We have a bonus room with a laundry space adjacent to it.  Because we're expecting a baby in August, we need to wall off the laundry area and convert the bonus room to the master bedroom, and make the old master bedroom into a nursery.

We have low-pile carpet, with padding, that spans both bonus and laundry.  We only need to frame about a four-foot wall running across the room and a four-foot wall perpendicular to that in order to separate the rooms.  

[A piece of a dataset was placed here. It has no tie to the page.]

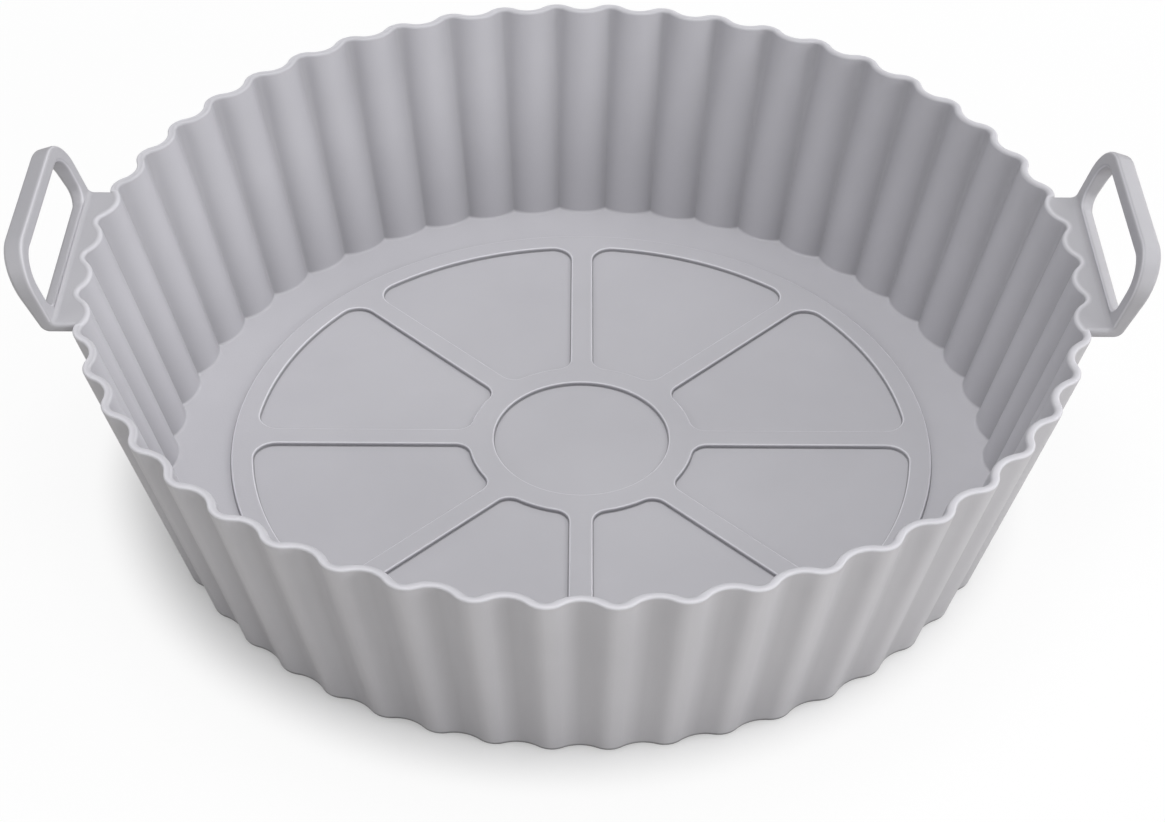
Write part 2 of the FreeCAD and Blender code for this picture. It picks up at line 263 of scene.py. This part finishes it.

I would prefer not to cut the carpet, because I don't know a darn thing about adding tack strip in mid-floor like that and I'm afraid it will look crappy.  However, I don't know if framing on top of carpet would work.  Could the wall get squeaky?  Could it crack the mud joint at the ceiling?

Thanks for your input.


----------



## nealtw (Mar 26, 2012)

If you ever have a water problem' you would have to remove the wall to dry it out. Cut out a strip 4" wide cut out another inch of underlay and if you don't want to work with tack strip, slip in a strip of plywood 1" by 1/4" and tack the carpet down thru the plywood.


----------



## EastKyFF (Mar 26, 2012)

I never thought about water.  With the laundry right there that would be a real possibility.  I wouldn't mind to add some tack strip, I just worry that the carpet might not cooperate as I try to put it back down.  But given the water issue, I think I better soldier on.  Thanks!


----------



## nealtw (Mar 26, 2012)

I would attempt to do it without pulling the carpet, just cut it out and add your strips from the cut out before you build the wall.


----------



## EastKyFF (Mar 26, 2012)

Right.  I didn't plan to pull the whole room of carpet, but I just wondered if it might stretch or do something stupid to me as I cut and hacked around.


----------



## nealtw (Mar 26, 2012)

There is no garrentee but I would try doing in place and see how it goes.


----------



## Snoonyb (Apr 4, 2012)

Cut the carpet 5" wide, the pad another 1-1/2" on either side, build the wall, install the drywall, set the tack strip against the pad, set the base holding it 1/2" above the floor, rent a "knee kicker" and strech the carpet tucking it under the base.


----------